Perhaps some of the responses are not to your blog, but simply posted as a pavloic reacion to any "negative" thoughs about the city you and your responders love.
Just a thought...
Guys you wanna try living in Prague! Shops close early here too, and so do half the restaurants. Produce is terrible and there are no Asian restaurants to speak of, just a bunch of quite good (but not brilliant) pizzerias.
Case in point: I read recently that my local supermarket "now" had coconut milk!
Mind you, the beer's cheap and the architecture's amazing.
Guess every place has its strengths and weaknesses. Auckland has some pretty amazing strengths, I would have thought, and those weaknesses seem to be getting ironed out.
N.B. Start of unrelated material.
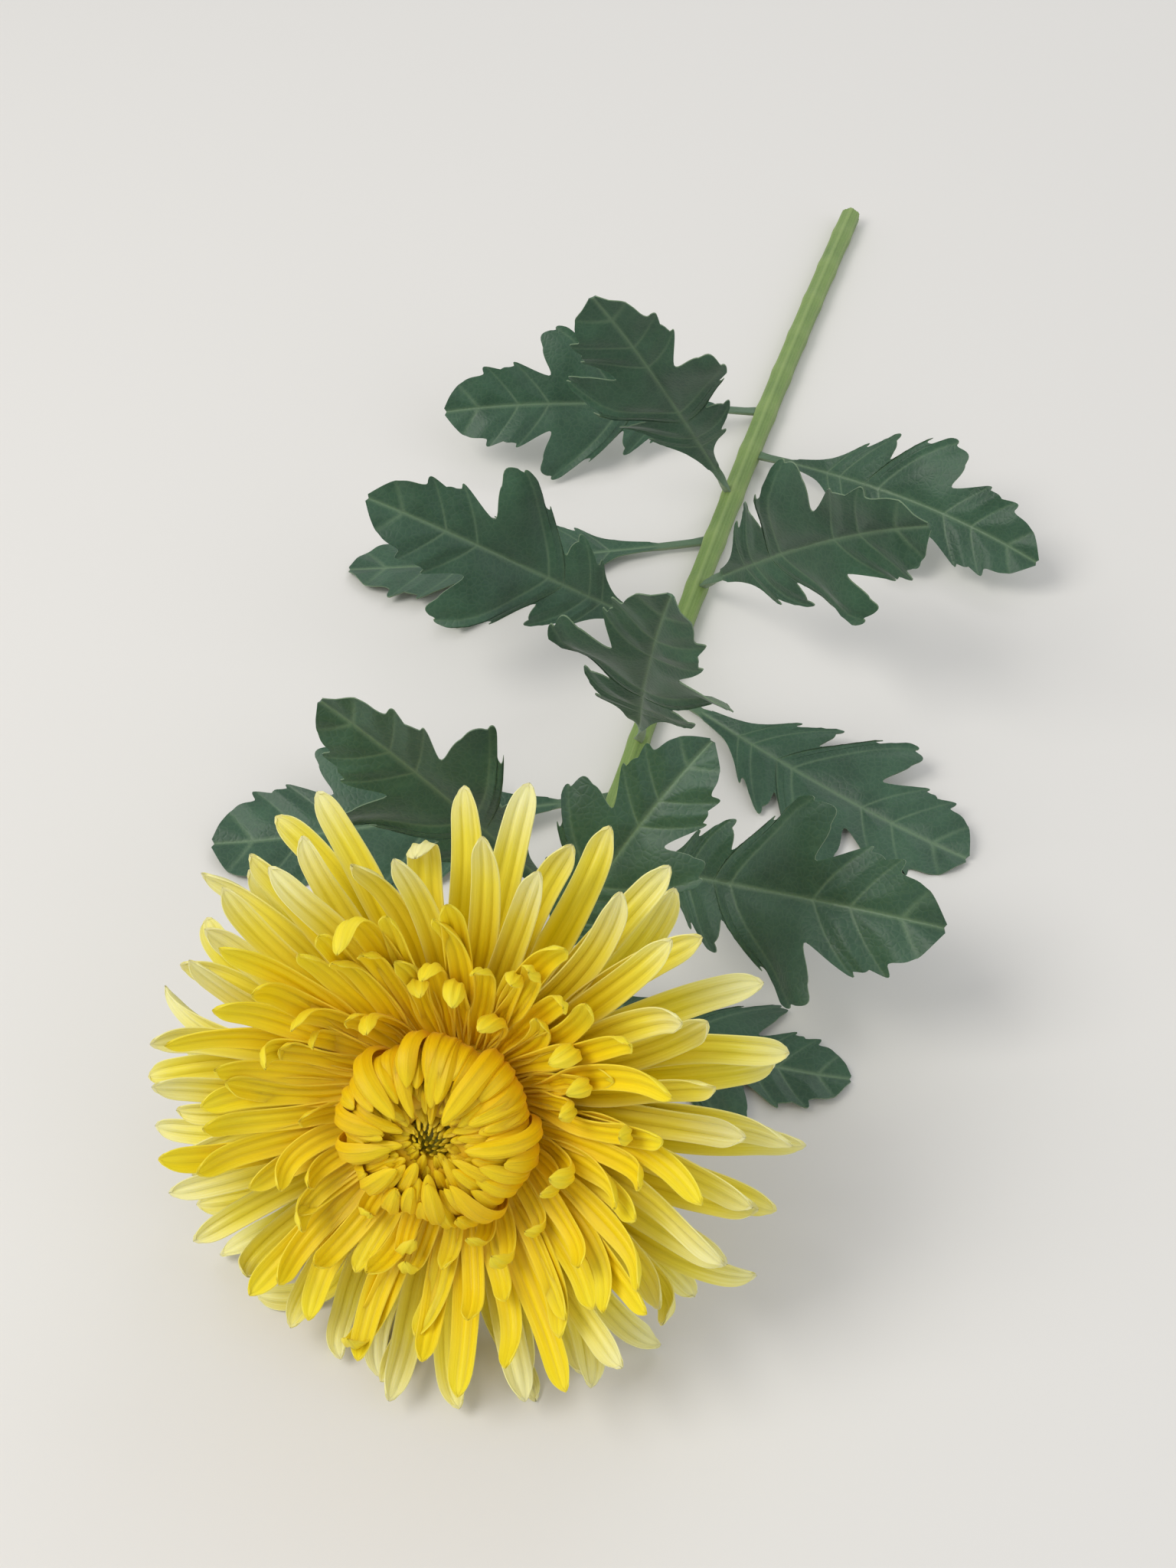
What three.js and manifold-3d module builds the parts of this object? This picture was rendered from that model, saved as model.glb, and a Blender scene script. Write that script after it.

Actually I feel like I'm on P just trying to read your blog, all that thin white type on a big blackground! (sic). It's a well known fact that it's much easier on the eye to read black text on a light background.
The problem with downtown Auckland is that we've lost all the private businesses and like the rest of the world's malls, succumbed to chain stores with generic Chinese manufactured items. One has to search hard to find a privately owned store selling NZ made. Also, Queen St is approximately 50% banks, insurance, finance, accommodation, there are actually very few retail stores. Most people now drive to the traffic free Sylvia Park experience, where generic global brands compete shoulder to shoulder staffed by underpaid young things many of whom cannot speak or understand English.
NZ started to dissolve way back in the '60s when we commenced lapping up the US fast food convenient lifestyle shown to us on TV. Over the last 40 years I've watched NZ form into a tiny offshore mall populated by obedient brand conscious consumers, against a backdrop of hardlit beautiful ancient landscapes.
The sooner we swallow our pride and allow ourselves to really enjoy the benefits of a pumping economy by joining up with the real country of Australia, the better. Someone once symbolically described NZ's economy akin to that of a dinghy drifting in the ocean.
I blame the malls. They are open late but sadly add nothing of cultural value.